Atas perbuatannya, kedua tersangka dikenai jerat hukum berdasarkan Pasal 40 Ayat 1 huruf F juncto Pasal 21 Ayat 2 huruf C Undang-Undang Nomor 32 Tahun 2024 tentang perubahan atas Undang-Undang Nomor 5 Tahun 1990 tentang Konservasi Sumber Daya Alam Hayati dan Ekosistemnya. Ancaman pidana yang dikenakan sangat berat, yaitu hukuman penjara maksimal 15 tahun dan denda hingga Rp5 miliar.
Bareskrim Polri menegaskan bahwa perlindungan terhadap satwa liar dan habitatnya merupakan bagian penting dari upaya nasional menjaga keseimbangan ekosistem dan mencegah penyalahgunaan hasil-hasil kejahatan lingkungan untuk tindak pidana lain, seperti narkotika.

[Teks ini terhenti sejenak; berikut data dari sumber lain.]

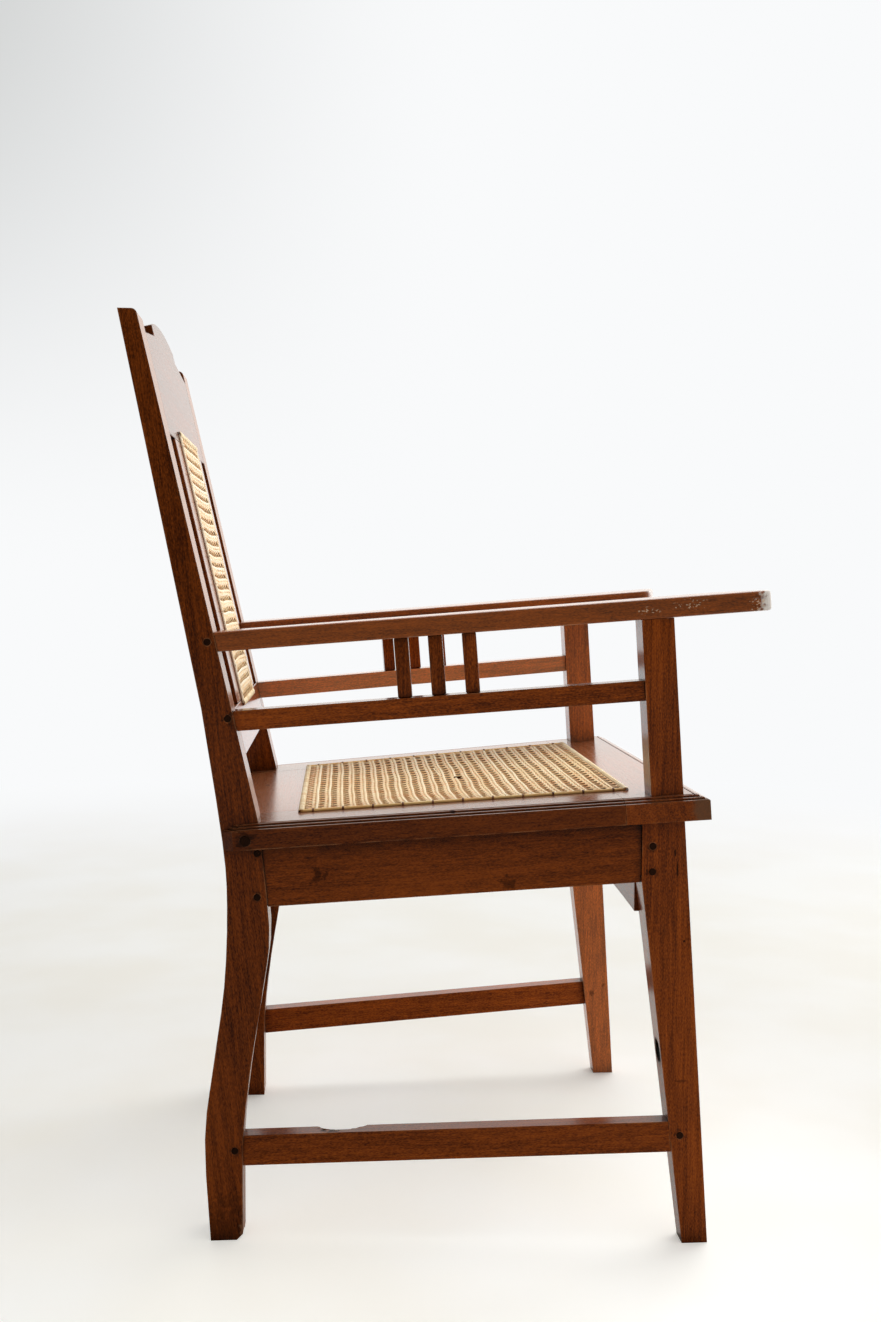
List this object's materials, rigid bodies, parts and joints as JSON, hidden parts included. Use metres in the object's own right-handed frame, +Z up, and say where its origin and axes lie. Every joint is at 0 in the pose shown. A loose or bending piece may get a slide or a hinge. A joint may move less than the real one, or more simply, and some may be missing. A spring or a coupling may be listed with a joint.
{
  "type": "planters chair",
  "caption": "Teak armchair with a raked back, caned seat and back, and long flat arms carried on slatted side frames.",
  "frame": {"origin": "on the floor, under the middle of the whole chair's box", "axes": "+Z up, the chair faces -Y, +X is the sitter's left"},
  "size_m": [0.5486, 0.6518, 0.9629],
  "materials": {
    "teak": "waxed, worn satin",
    "peg_wood": "end grain, dark and dull",
    "cane": "split cane, dry satin"
  },
  "bodies": {
    "root": {"rear_post_left": "teak", "rear_post_right": "teak", "front_leg_left": "teak", "front_leg_right": "teak", "side_apron_left": "teak", "side_apron_right": "teak", "side_stretcher_left": "teak", "side_stretcher_right": "teak", "arm_rail_left": "teak", "arm_rail_right": "teak", "arm_left": "teak", "arm_right": "teak", "arm_slat_1_left": "teak", "arm_slat_1_right": "teak", "arm_slat_2_left": "teak", "arm_slat_2_right": "teak", "arm_slat_3_left": "teak", "arm_slat_3_right": "teak", "back_stile_left": "teak", "back_stile_right": "teak", "crest_rail": "teak", "lower_back_rail": "teak", "front_apron": "teak", "rear_apron": "teak", "seat_front_board": "teak", "seat_rear_board": "teak", "seat_side_board_left": "teak", "seat_side_board_right": "teak", "seat_cane": "cane", "seat_cane_binding": "cane", "back_cane": "cane", "back_cane_binding": "cane", "rear_apron_peg_upper_left": "peg_wood", "rear_apron_peg_upper_right": "peg_wood", "rear_apron_peg_lower_left": "peg_wood", "rear_apron_peg_lower_right": "peg_wood", "front_apron_peg_upper_left": "peg_wood", "front_apron_peg_upper_right": "peg_wood", "front_apron_peg_lower_left": "peg_wood", "front_apron_peg_lower_right": "peg_wood", "rear_stretcher_peg_left": "peg_wood", "rear_stretcher_peg_right": "peg_wood", "front_stretcher_peg_left": "peg_wood", "front_stretcher_peg_right": "peg_wood", "arm_peg_left": "peg_wood", "arm_peg_right": "peg_wood", "arm_rail_peg_left": "peg_wood", "arm_rail_peg_right": "peg_wood", "seat_board_plug_left": "peg_wood", "seat_board_plug_right": "peg_wood"}
  },
  "joints": []
}
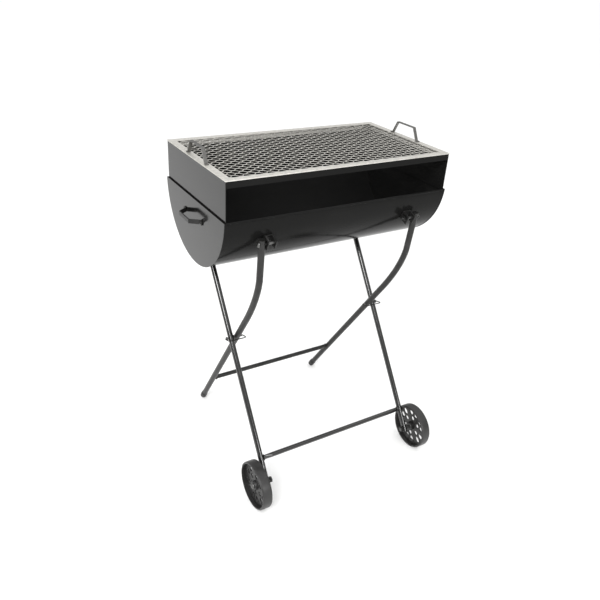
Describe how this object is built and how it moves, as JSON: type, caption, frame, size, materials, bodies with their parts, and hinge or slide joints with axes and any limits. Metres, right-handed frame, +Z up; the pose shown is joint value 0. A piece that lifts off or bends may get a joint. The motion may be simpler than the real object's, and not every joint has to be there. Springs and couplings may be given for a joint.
{
  "type": "barrel charcoal grill",
  "caption": "Half-barrel charcoal grill with a wind guard and lift-off grid, on crossed folding tube legs with a pair of wheels.",
  "frame": {"origin": "middle of the footprint, on the floor", "axes": "+X along the barrel, -Y the open front on the wheel side, +Z up"},
  "size_m": [0.7446, 0.6068, 0.9838],
  "materials": {
    "gloss_black": "glossy black enamel on sheet steel",
    "satin_black": "satin black powder coat on steel",
    "galvanised": "bright zinc coat on steel, slightly warm",
    "zinc": "zinc plated fasteners and wire",
    "black_plastic": "moulded black plastic, satin"
  },
  "bodies": {
    "bowl": {"barrel_shell": "gloss_black", "end_plate_left": "gloss_black", "end_plate_right": "gloss_black", "side_handle_left": "satin_black", "side_handle_right": "satin_black", "handle_rivet_left_front": "satin_black", "handle_rivet_left_back": "satin_black", "handle_rivet_right_front": "satin_black", "handle_rivet_right_back": "satin_black", "front_bracket_left": "satin_black", "front_bracket_right": "satin_black", "rear_bracket_left": "satin_black", "rear_bracket_right": "satin_black", "pivot_bolt_left": "zinc", "pivot_bolt_right": "zinc", "pivot_nut_left": "zinc", "pivot_nut_right": "zinc"},
    "guard": {"guard_side_left": "gloss_black", "guard_side_right": "gloss_black", "guard_back": "gloss_black", "guard_front_rail": "gloss_black", "guard_corner_left_front": "zinc", "guard_corner_left_back": "zinc", "guard_corner_right_front": "zinc", "guard_corner_right_back": "zinc"},
    "grid": {"grid_frame": "galvanised", "grid_mesh": "galvanised", "grid_handle_left": "galvanised", "grid_handle_right": "galvanised"},
    "frame_a": {"leg_a_left": "satin_black", "leg_a_right": "satin_black", "foot_cap_left": "black_plastic", "foot_cap_right": "black_plastic", "crossbar_a": "satin_black", "lock_pin_left": "zinc", "lock_pin_right": "zinc"},
    "frame_b": {"leg_b_left": "satin_black", "leg_b_right": "satin_black", "leg_b_plug_left": "black_plastic", "leg_b_plug_right": "black_plastic", "rear_stud_left": "zinc", "rear_stud_right": "zinc", "axle_bolt_left": "zinc", "axle_bolt_right": "zinc", "axle_nut_left": "zinc", "axle_nut_right": "zinc", "crossing_washer_left": "zinc", "crossing_washer_right": "zinc", "crossbar_b": "satin_black"},
    "wheel_left": {"wheel_left": "black_plastic"},
    "wheel_right": {"wheel_right": "black_plastic"},
    "bail_left": {"lock_bail_left": "zinc"},
    "bail_right": {"lock_bail_right": "zinc"}
  },
  "joints": [
    {"name": "leg_fold", "type": "hinge", "parent": "bowl", "child": "frame_a", "pos_m": [0, -0.13883, 0.775], "axis": [1, 0, 0], "range_deg": [-90, 0]},
    {"name": "scissor_fold", "type": "hinge", "parent": "frame_a", "child": "frame_b", "pos_m": [0, 0.01117, 0.419], "axis": [1, 0, 0], "range_deg": [0, 50]},
    {"name": "wheel_left_spin", "type": "hinge", "parent": "frame_b", "child": "wheel_left", "pos_m": [-0.287, -0.23283, 0.071], "axis": [1, 0, 0], "continuous": true},
    {"name": "wheel_right_spin", "type": "hinge", "parent": "frame_b", "child": "wheel_right", "pos_m": [0.287, -0.23283, 0.071], "axis": [1, 0, 0], "continuous": true},
    {"name": "bail_left_swing", "type": "hinge", "parent": "frame_a", "child": "bail_left", "pos_m": [-0.245, 0.01117, 0.419], "axis": [1, 0, 0], "range_deg": [-8, 35]},
    {"name": "bail_right_swing", "type": "hinge", "parent": "frame_a", "child": "bail_right", "pos_m": [0.245, 0.01117, 0.419], "axis": [1, 0, 0], "range_deg": [-8, 35]},
    {"name": "guard_lift", "type": "slide", "parent": "bowl", "child": "guard", "axis": [0, 0, 1], "range_m": [0, 0.2]},
    {"name": "grid_lift", "type": "slide", "parent": "guard", "child": "grid", "axis": [0, 0, 1], "range_m": [0, 0.2]}
  ],
  "couplings": [
    {"joint": "scissor_fold", "follows": "leg_fold", "ratio": -0.55}
  ]
}
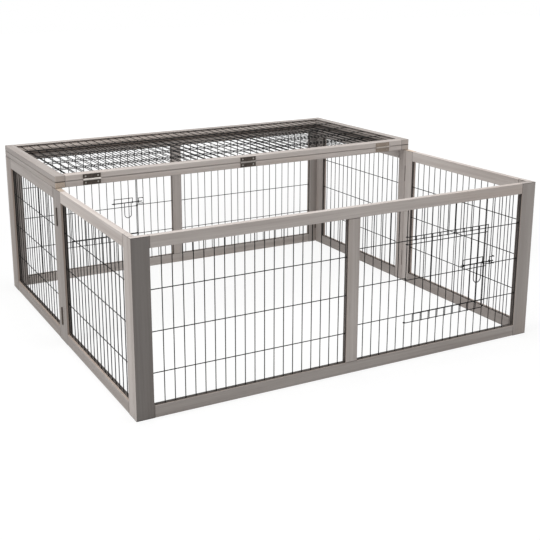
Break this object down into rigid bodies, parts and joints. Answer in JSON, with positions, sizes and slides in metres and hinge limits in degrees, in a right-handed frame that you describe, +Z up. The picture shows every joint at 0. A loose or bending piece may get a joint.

Brigjen Nunung juga mengimbau masyarakat untuk tidak tergiur keuntungan dari perdagangan satwa dilindungi. Ia menekankan bahwa aparat akan terus menindak tegas pelaku yang terlibat dalam rantai kejahatan ini, baik di tingkat pencari, pengumpul, maupun jaringan penjual dan pembeli.
“Kami mengajak semua pihak untuk menjaga kelestarian alam Indonesia. Satwa langka seperti trenggiling punya peran penting dalam ekosistem dan harus kita jaga bersama,” pungkasnya. (*)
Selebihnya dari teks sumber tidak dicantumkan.